GIVEN INFORMATION >>
· · ·

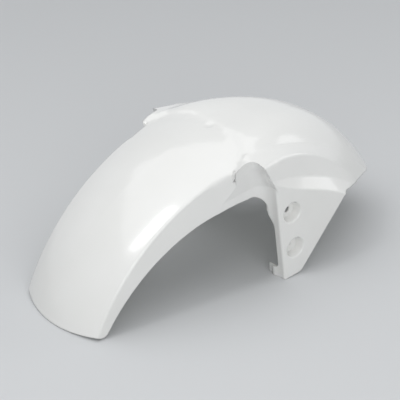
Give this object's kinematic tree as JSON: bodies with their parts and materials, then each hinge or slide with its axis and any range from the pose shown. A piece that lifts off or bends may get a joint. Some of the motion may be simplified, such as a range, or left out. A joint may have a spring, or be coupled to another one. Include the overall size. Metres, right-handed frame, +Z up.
{
  "type": "motorcycle front mudguard",
  "caption": "One-piece white moulded front mudguard with a long curved tail, fork-leg recesses and side wings with bolt pockets.",
  "frame": {"origin": "middle of the part's box, on the floor that its tail and both toes rest on", "axes": "+X forward in the riding direction, +Y to the rider's left along the wheel axle, +Z up"},
  "size_m": [0.5466, 0.238, 0.2073],
  "materials": {
    "shell": "gloss"
  },
  "bodies": {
    "root": {"mudguard": "shell"}
  },
  "joints": []
}
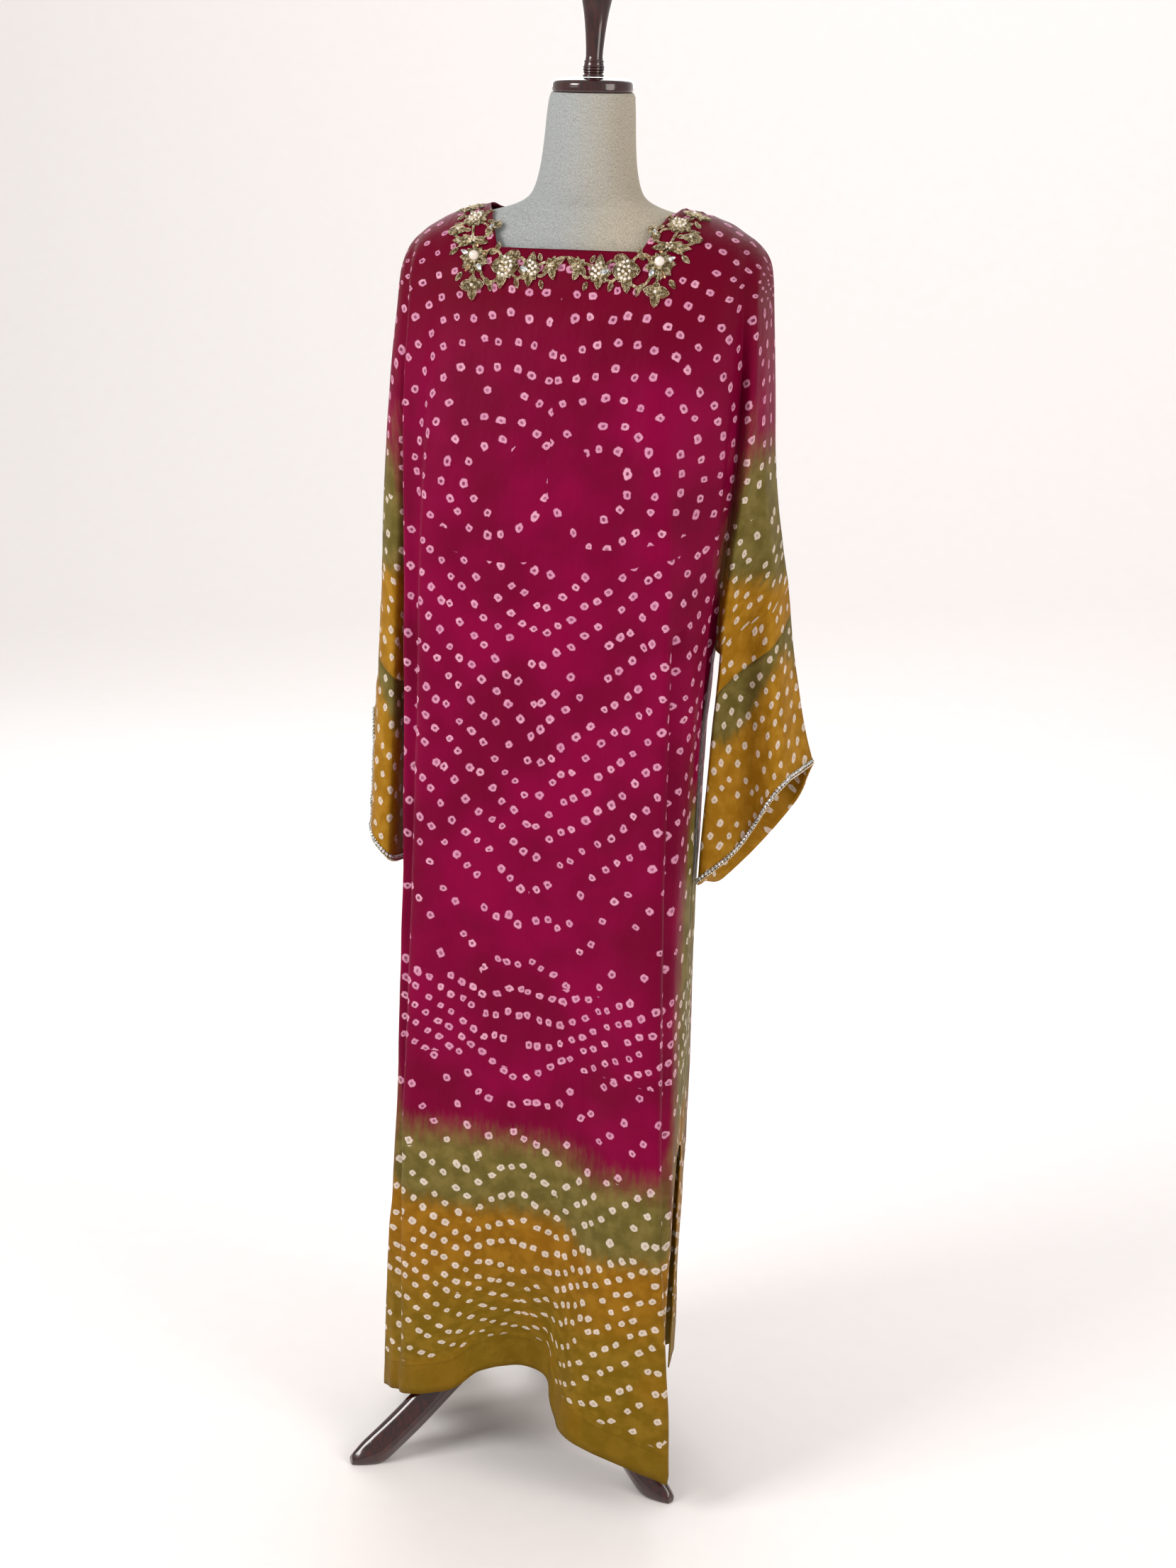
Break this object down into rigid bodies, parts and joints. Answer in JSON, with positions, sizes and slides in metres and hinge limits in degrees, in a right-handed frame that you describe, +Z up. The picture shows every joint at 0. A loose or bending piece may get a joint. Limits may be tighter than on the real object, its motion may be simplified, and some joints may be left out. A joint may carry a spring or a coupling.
{
  "type": "kaftan on a dress form",
  "caption": "Floor-length silk kaftan with wide batwing sleeves and a square neckline edged in raised gold work, hanging on a limbless dress form with a tripod stand.",
  "frame": {"origin": "on the floor, at the middle of the bounding box", "axes": "+Z up, the garment's front faces -Y, the wearer's left is +X"},
  "size_m": [0.525, 0.3868, 1.7553],
  "materials": {
    "silk": "soft silk sheen",
    "silk_end": "soft silk sheen",
    "gold_work": "metallic thread, satin",
    "pearl": "pearl gloss",
    "linen": "matt weave",
    "wood": "polished"
  },
  "bodies": {
    "root": {"front_panel": "silk", "back_panel": "silk", "sleeve_end_left": "silk_end", "sleeve_end_right": "silk_end", "motif_shoulder_sprig_left": "gold_work", "motif_upper_flower_left": "gold_work", "motif_outer_leaf_left": "gold_work", "motif_inner_leaf_left": "gold_work", "motif_leaf_cluster_left": "gold_work", "motif_main_flower_left": "gold_work", "motif_trefoil_left": "gold_work", "motif_crescent_left": "gold_work", "motif_bud_left": "gold_work", "motif_centre_sprig_left": "gold_work", "pearl_left": "pearl", "motif_shoulder_sprig_right": "gold_work", "motif_upper_flower_right": "gold_work", "motif_outer_leaf_right": "gold_work", "motif_inner_leaf_right": "gold_work", "motif_leaf_cluster_right": "gold_work", "motif_main_flower_right": "gold_work", "motif_trefoil_right": "gold_work", "motif_crescent_right": "gold_work", "motif_bud_right": "gold_work", "motif_centre_sprig_right": "gold_work", "pearl_right": "pearl", "form_torso": "linen", "neck_cap": "wood", "finial": "wood", "pole": "wood", "hub": "wood", "leg_left": "wood", "leg_right": "wood", "leg_back": "wood"}
  },
  "joints": []
}
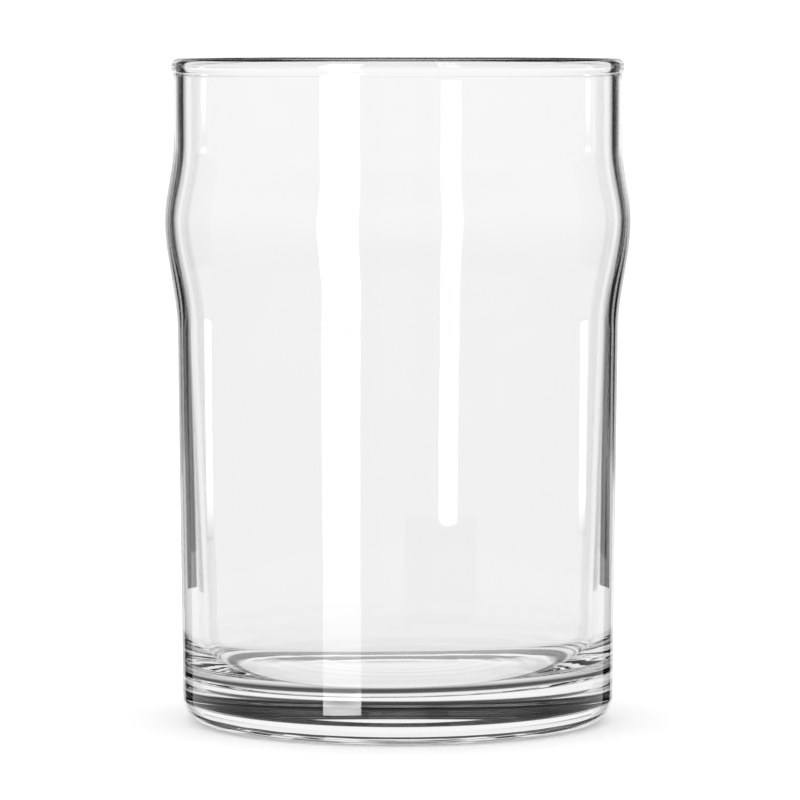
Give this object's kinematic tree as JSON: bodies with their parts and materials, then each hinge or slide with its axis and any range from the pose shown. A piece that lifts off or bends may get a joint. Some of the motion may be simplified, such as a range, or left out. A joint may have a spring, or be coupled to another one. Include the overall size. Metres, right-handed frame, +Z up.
{
  "type": "pint glass",
  "caption": "Clear straight-sided pint glass with a soft grip bulge under the fire-polished rim, a heavy base and a hollowed underside; holds a drink and stands free.",
  "frame": {"origin": "centre of the standing ring on the table plane, on the glass's axis", "axes": "+Z up along the axis through the open mouth; +X and +Y are free directions, the glass is round"},
  "size_m": [0.0824, 0.0824, 0.1175],
  "materials": {
    "clear_glass": "gloss"
  },
  "bodies": {
    "root": {"heavy_base": "clear_glass", "side_wall": "clear_glass", "grip_bulge": "clear_glass", "neck_wall": "clear_glass", "rim_bead": "clear_glass"}
  },
  "joints": []
}
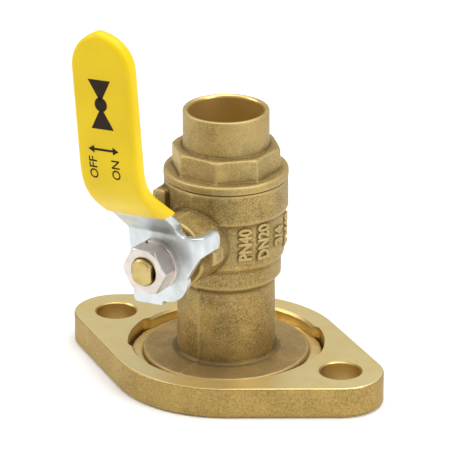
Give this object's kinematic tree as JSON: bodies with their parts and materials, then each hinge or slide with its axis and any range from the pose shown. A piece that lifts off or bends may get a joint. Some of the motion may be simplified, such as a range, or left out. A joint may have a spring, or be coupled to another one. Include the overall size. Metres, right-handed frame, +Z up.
{
  "type": "ball valve",
  "caption": "Brass ball valve with a solder socket on top, a rotating oval two-bolt flange below and a bent steel lever with a dipped grip.",
  "frame": {"origin": "centre of the flow port at the gasket face, on the pipe axis", "axes": "+Z up the pipe to the solder socket, X through the two flange bolts, stem and lever nut towards -Y"},
  "size_m": [0.1056, 0.0911, 0.121],
  "materials": {
    "cast_brass": "grit-blasted casting, dull",
    "machined_brass": "fine machined, satin",
    "stem_brass": "turned, satin",
    "chrome_ball": "polished",
    "ptfe": "waxy, matte",
    "zinc_steel": "bright zinc plate, satin",
    "nut_steel": "plain stainless, satin",
    "vinyl": "dipped vinyl, glossy"
  },
  "bodies": {
    "valve": {"valve_body": "cast_brass", "end_adapter": "cast_brass", "body_seal_ring": "ptfe", "seat_ring_lower": "ptfe", "seat_ring_upper": "ptfe", "thrust_washer": "ptfe", "packing_ring_inner": "ptfe", "packing_ring_outer": "ptfe", "packing_gland": "stem_brass"},
    "lever_set": {"lever": "zinc_steel", "lever_grip": "vinyl", "lock_washer": "nut_steel", "lever_nut": "nut_steel", "stem": "stem_brass", "ball": "chrome_ball"},
    "flange": {"swivel_flange": "machined_brass"}
  },
  "joints": [
    {"name": "lever_turn", "type": "hinge", "parent": "valve", "child": "lever_set", "pos_m": [0, 0, 0.0472], "axis": [0, -1, 0], "range_deg": [0, 90]},
    {"name": "flange_swivel", "type": "hinge", "parent": "valve", "child": "flange", "pos_m": [0, 0, 0], "axis": [0, 0, 1], "continuous": true}
  ]
}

· · ·

WHAT IS EXPECTED >>
In the entries above, find every line holding the word "frame" and copy it out.

THE REPLY >>
Give this object's kinematic tree as JSON: bodies with their parts and materials, then each hinge or slide with its axis and any range from the pose shown. A piece that lifts off or bends may get a joint. Some of the motion may be simplified, such as a range, or left out. A joint may have a spring, or be coupled to another one. Include the overall size. Metres, right-handed frame, +Z up.
  "frame": {"origin": "middle of the part's box, on the floor that its tail and both toes rest on", "axes": "+X forward in the riding direction, +Y to the rider's left along the wheel axle, +Z up"},
Break this object down into rigid bodies, parts and joints. Answer in JSON, with positions, sizes and slides in metres and hinge limits in degrees, in a right-handed frame that you describe, +Z up. The picture shows every joint at 0. A loose or bending piece may get a joint. Limits may be tighter than on the real object, its motion may be simplified, and some joints may be left out. A joint may carry a spring or a coupling.
  "frame": {"origin": "on the floor, at the middle of the bounding box", "axes": "+Z up, the garment's front faces -Y, the wearer's left is +X"},
Give this object's kinematic tree as JSON: bodies with their parts and materials, then each hinge or slide with its axis and any range from the pose shown. A piece that lifts off or bends may get a joint. Some of the motion may be simplified, such as a range, or left out. A joint may have a spring, or be coupled to another one. Include the overall size. Metres, right-handed frame, +Z up.
  "frame": {"origin": "centre of the standing ring on the table plane, on the glass's axis", "axes": "+Z up along the axis through the open mouth; +X and +Y are free directions, the glass is round"},
Give this object's kinematic tree as JSON: bodies with their parts and materials, then each hinge or slide with its axis and any range from the pose shown. A piece that lifts off or bends may get a joint. Some of the motion may be simplified, such as a range, or left out. A joint may have a spring, or be coupled to another one. Include the overall size. Metres, right-handed frame, +Z up.
  "frame": {"origin": "centre of the flow port at the gasket face, on the pipe axis", "axes": "+Z up the pipe to the solder socket, X through the two flange bolts, stem and lever nut towards -Y"},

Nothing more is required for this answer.